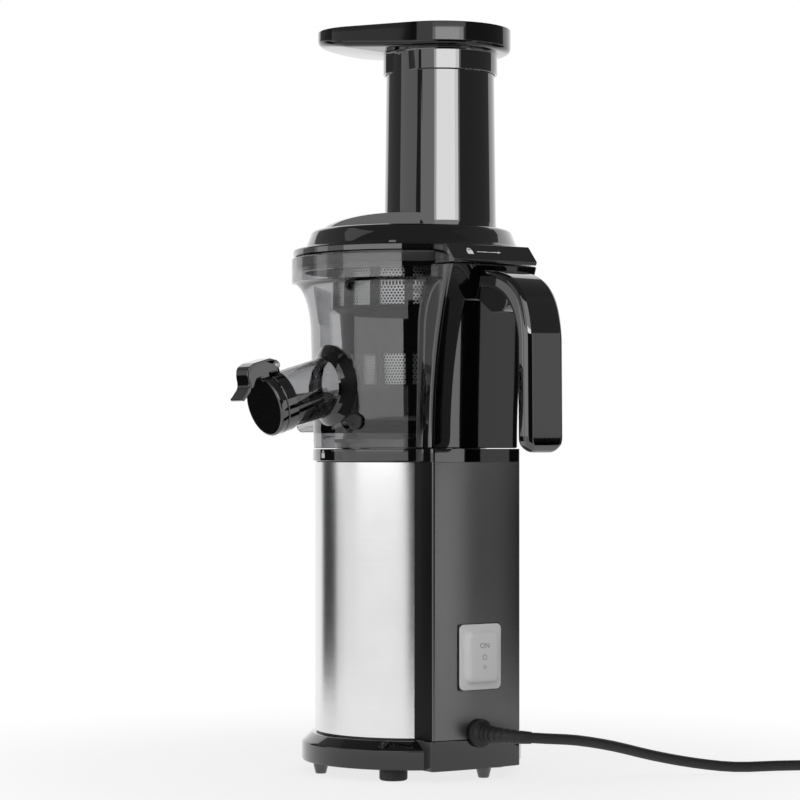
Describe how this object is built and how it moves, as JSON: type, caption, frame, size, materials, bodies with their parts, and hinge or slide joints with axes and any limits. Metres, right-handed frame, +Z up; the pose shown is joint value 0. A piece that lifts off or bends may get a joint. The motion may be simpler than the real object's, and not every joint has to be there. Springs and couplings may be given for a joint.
{
  "type": "slow juicer",
  "caption": "Upright cold press juicer with a steel motor base, smoky bowl, spout with hinged cap, hanging handle, tall feed chute and offset tray.",
  "frame": {"origin": "on the bowl axis at the floor, between the feet", "axes": "+Z up, -Y along the juice spout, +X towards the rear spine, cord and handle, -X along the pulp outlet"},
  "size_m": [0.3393, 0.4581, 0.4299],
  "materials": {
    "gloss_black": "gloss",
    "satin_black": "satin",
    "dark_grey": "satin",
    "light_grey": "satin",
    "white_plastic": "satin",
    "ivory_plastic": "satin",
    "brushed_sleeve": "brushed",
    "steel": "turned",
    "magnet": "sintered",
    "die_cast": "cast",
    "brass": "satin",
    "copper": "lacquered",
    "board": "satin",
    "rubber": "matte",
    "seal_grey": "matte",
    "smoke_clear": "clear"
  },
  "bodies": {
    "base": {"base_cover": "gloss_black", "rubber_feet": "rubber", "base_screws": "steel", "motor_housing": "satin_black", "steel_sleeve": "brushed_sleeve", "rear_cover": "dark_grey", "top_deck": "gloss_black", "deck_screws": "steel", "shaft_seal": "seal_grey", "motor_can": "steel", "motor_end_cap": "ivory_plastic", "motor_magnets": "magnet", "motor_brushes": "brass", "gearbox_case": "die_cast", "gearbox_cover": "die_cast", "gearbox_screws": "steel", "lay_pins": "steel", "shaft_bearings": "steel", "control_board": "board", "microswitch": "satin_black", "plunger_spring": "steel", "switch_body": "satin_black", "switch_cover": "light_grey", "cord_gland": "rubber", "cord_clamp": "satin_black", "power_cord": "rubber", "cord_coil": "rubber", "cord_tie": "white_plastic", "plug_body": "satin_black", "plug_pins": "brass"},
    "rotor": {"motor_rotor": "copper", "motor_fan": "satin_black"},
    "first_gear": {"first_gear": "ivory_plastic"},
    "second_gear": {"second_gear": "steel"},
    "drive": {"output_gear": "steel", "drive_shaft": "steel"},
    "auger": {"auger": "satin_black"},
    "plunger": {"plunger": "ivory_plastic"},
    "rocker": {"switch_rocker": "white_plastic"},
    "gasket": {"bowl_gasket": "seal_grey"},
    "bowl": {"juicing_bowl": "smoke_clear", "bowl_seal": "seal_grey", "drain_plug": "satin_black", "rear_column": "gloss_black", "handle": "gloss_black", "handle_screws": "steel", "spout_ring": "gloss_black", "cap_hinge_pin": "steel", "strainer_frame": "satin_black", "strainer_mesh": "steel"},
    "cap": {"spout_cap": "gloss_black", "cap_seal": "seal_grey"},
    "seal": {"lid_seal": "seal_grey"},
    "lid": {"lid": "gloss_black", "auger_bush": "ivory_plastic"},
    "tray": {"feeding_tray": "gloss_black"}
  },
  "joints": [
    {"name": "motor_spin", "type": "hinge", "parent": "base", "child": "rotor", "pos_m": [0, 0, 0], "axis": [0, 0, 1], "continuous": true},
    {"name": "first_gear_spin", "type": "hinge", "parent": "base", "child": "first_gear", "pos_m": [-0.02255, -0.00821, 0], "axis": [0, 0, 1], "continuous": true},
    {"name": "second_gear_spin", "type": "hinge", "parent": "base", "child": "second_gear", "pos_m": [-0.00494, -0.02451, 0], "axis": [0, 0, 1], "continuous": true},
    {"name": "drive_spin", "type": "hinge", "parent": "base", "child": "drive", "pos_m": [0, 0, 0], "axis": [0, 0, 1], "continuous": true},
    {"name": "auger_lift", "type": "slide", "parent": "drive", "child": "auger", "axis": [0, 0, 1], "range_m": [0, 0.1]},
    {"name": "plunger_slide", "type": "slide", "parent": "base", "child": "plunger", "axis": [0, 0, 1], "range_m": [-0.0025, 0], "stiffness_N_per_m": 300, "springref_m": 0.002, "deforming": ["plunger_spring"]},
    {"name": "rocker_tilt", "type": "hinge", "parent": "base", "child": "rocker", "pos_m": [0.06, 0, 0.07], "axis": [0, 1, 0], "range_deg": [-6, 6]},
    {"name": "bowl_turn", "type": "hinge", "parent": "base", "child": "gasket", "pos_m": [0, 0, 0], "axis": [0, 0, 1], "range_deg": [0, 20]},
    {"name": "bowl_lift", "type": "slide", "parent": "gasket", "child": "bowl", "axis": [0, 0, 1], "range_m": [0, 0.1]},
    {"name": "cap_swing", "type": "hinge", "parent": "bowl", "child": "cap", "pos_m": [0, -0.09643, 0.23414], "axis": [-1, 0, 0], "range_deg": [0, 100]},
    {"name": "lid_turn", "type": "hinge", "parent": "bowl", "child": "seal", "pos_m": [0, 0, 0], "axis": [0, 0, 1], "range_deg": [0, 30]},
    {"name": "lid_lift", "type": "slide", "parent": "seal", "child": "lid", "axis": [0, 0, 1], "range_m": [0, 0.1]},
    {"name": "tray_lift", "type": "slide", "parent": "lid", "child": "tray", "axis": [0, 0, 1], "range_m": [0, 0.06]}
  ],
  "couplings": [
    {"joint": "first_gear_spin", "follows": "motor_spin", "ratio": -0.2},
    {"joint": "second_gear_spin", "follows": "motor_spin", "ratio": 0.052632},
    {"joint": "drive_spin", "follows": "motor_spin", "ratio": -0.017544},
    {"joint": "auger_lift", "follows": "bowl_lift", "ratio": 1}
  ]
}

== == ==

From the listing above, reproduce all the lines exactly.

#### [Result of this task]
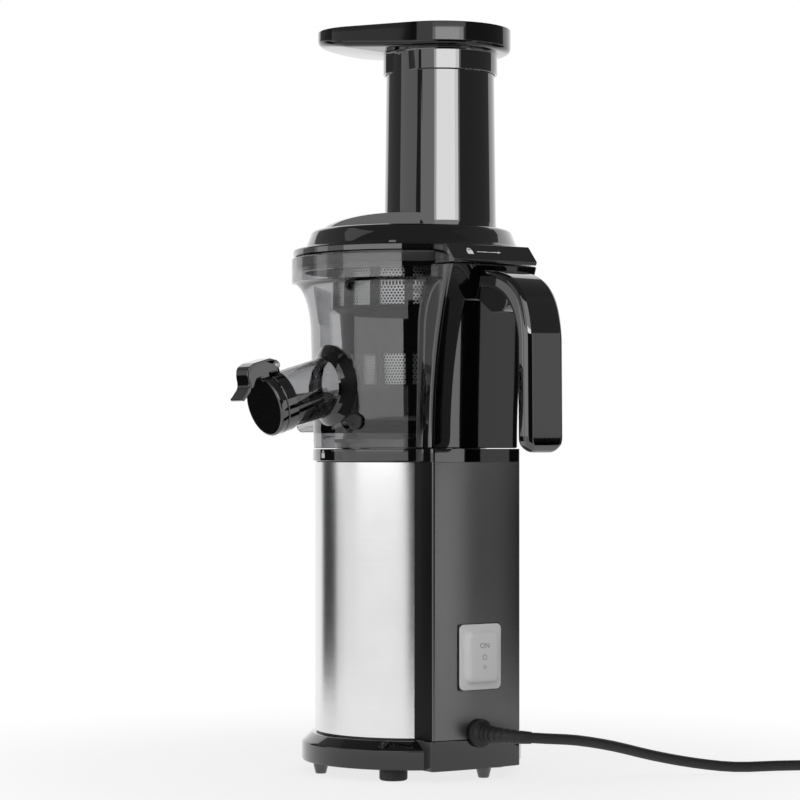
Describe how this object is built and how it moves, as JSON: type, caption, frame, size, materials, bodies with their parts, and hinge or slide joints with axes and any limits. Metres, right-handed frame, +Z up; the pose shown is joint value 0. A piece that lifts off or bends may get a joint. The motion may be simpler than the real object's, and not every joint has to be there. Springs and couplings may be given for a joint.
{
  "type": "slow juicer",
  "caption": "Upright cold press juicer with a steel motor base, smoky bowl, spout with hinged cap, hanging handle, tall feed chute and offset tray.",
  "frame": {"origin": "on the bowl axis at the floor, between the feet", "axes": "+Z up, -Y along the juice spout, +X towards the rear spine, cord and handle, -X along the pulp outlet"},
  "size_m": [0.3393, 0.4581, 0.4299],
  "materials": {
    "gloss_black": "gloss",
    "satin_black": "satin",
    "dark_grey": "satin",
    "light_grey": "satin",
    "white_plastic": "satin",
    "ivory_plastic": "satin",
    "brushed_sleeve": "brushed",
    "steel": "turned",
    "magnet": "sintered",
    "die_cast": "cast",
    "brass": "satin",
    "copper": "lacquered",
    "board": "satin",
    "rubber": "matte",
    "seal_grey": "matte",
    "smoke_clear": "clear"
  },
  "bodies": {
    "base": {"base_cover": "gloss_black", "rubber_feet": "rubber", "base_screws": "steel", "motor_housing": "satin_black", "steel_sleeve": "brushed_sleeve", "rear_cover": "dark_grey", "top_deck": "gloss_black", "deck_screws": "steel", "shaft_seal": "seal_grey", "motor_can": "steel", "motor_end_cap": "ivory_plastic", "motor_magnets": "magnet", "motor_brushes": "brass", "gearbox_case": "die_cast", "gearbox_cover": "die_cast", "gearbox_screws": "steel", "lay_pins": "steel", "shaft_bearings": "steel", "control_board": "board", "microswitch": "satin_black", "plunger_spring": "steel", "switch_body": "satin_black", "switch_cover": "light_grey", "cord_gland": "rubber", "cord_clamp": "satin_black", "power_cord": "rubber", "cord_coil": "rubber", "cord_tie": "white_plastic", "plug_body": "satin_black", "plug_pins": "brass"},
    "rotor": {"motor_rotor": "copper", "motor_fan": "satin_black"},
    "first_gear": {"first_gear": "ivory_plastic"},
    "second_gear": {"second_gear": "steel"},
    "drive": {"output_gear": "steel", "drive_shaft": "steel"},
    "auger": {"auger": "satin_black"},
    "plunger": {"plunger": "ivory_plastic"},
    "rocker": {"switch_rocker": "white_plastic"},
    "gasket": {"bowl_gasket": "seal_grey"},
    "bowl": {"juicing_bowl": "smoke_clear", "bowl_seal": "seal_grey", "drain_plug": "satin_black", "rear_column": "gloss_black", "handle": "gloss_black", "handle_screws": "steel", "spout_ring": "gloss_black", "cap_hinge_pin": "steel", "strainer_frame": "satin_black", "strainer_mesh": "steel"},
    "cap": {"spout_cap": "gloss_black", "cap_seal": "seal_grey"},
    "seal": {"lid_seal": "seal_grey"},
    "lid": {"lid": "gloss_black", "auger_bush": "ivory_plastic"},
    "tray": {"feeding_tray": "gloss_black"}
  },
  "joints": [
    {"name": "motor_spin", "type": "hinge", "parent": "base", "child": "rotor", "pos_m": [0, 0, 0], "axis": [0, 0, 1], "continuous": true},
    {"name": "first_gear_spin", "type": "hinge", "parent": "base", "child": "first_gear", "pos_m": [-0.02255, -0.00821, 0], "axis": [0, 0, 1], "continuous": true},
    {"name": "second_gear_spin", "type": "hinge", "parent": "base", "child": "second_gear", "pos_m": [-0.00494, -0.02451, 0], "axis": [0, 0, 1], "continuous": true},
    {"name": "drive_spin", "type": "hinge", "parent": "base", "child": "drive", "pos_m": [0, 0, 0], "axis": [0, 0, 1], "continuous": true},
    {"name": "auger_lift", "type": "slide", "parent": "drive", "child": "auger", "axis": [0, 0, 1], "range_m": [0, 0.1]},
    {"name": "plunger_slide", "type": "slide", "parent": "base", "child": "plunger", "axis": [0, 0, 1], "range_m": [-0.0025, 0], "stiffness_N_per_m": 300, "springref_m": 0.002, "deforming": ["plunger_spring"]},
    {"name": "rocker_tilt", "type": "hinge", "parent": "base", "child": "rocker", "pos_m": [0.06, 0, 0.07], "axis": [0, 1, 0], "range_deg": [-6, 6]},
    {"name": "bowl_turn", "type": "hinge", "parent": "base", "child": "gasket", "pos_m": [0, 0, 0], "axis": [0, 0, 1], "range_deg": [0, 20]},
    {"name": "bowl_lift", "type": "slide", "parent": "gasket", "child": "bowl", "axis": [0, 0, 1], "range_m": [0, 0.1]},
    {"name": "cap_swing", "type": "hinge", "parent": "bowl", "child": "cap", "pos_m": [0, -0.09643, 0.23414], "axis": [-1, 0, 0], "range_deg": [0, 100]},
    {"name": "lid_turn", "type": "hinge", "parent": "bowl", "child": "seal", "pos_m": [0, 0, 0], "axis": [0, 0, 1], "range_deg": [0, 30]},
    {"name": "lid_lift", "type": "slide", "parent": "seal", "child": "lid", "axis": [0, 0, 1], "range_m": [0, 0.1]},
    {"name": "tray_lift", "type": "slide", "parent": "lid", "child": "tray", "axis": [0, 0, 1], "range_m": [0, 0.06]}
  ],
  "couplings": [
    {"joint": "first_gear_spin", "follows": "motor_spin", "ratio": -0.2},
    {"joint": "second_gear_spin", "follows": "motor_spin", "ratio": 0.052632},
    {"joint": "drive_spin", "follows": "motor_spin", "ratio": -0.017544},
    {"joint": "auger_lift", "follows": "bowl_lift", "ratio": 1}
  ]
}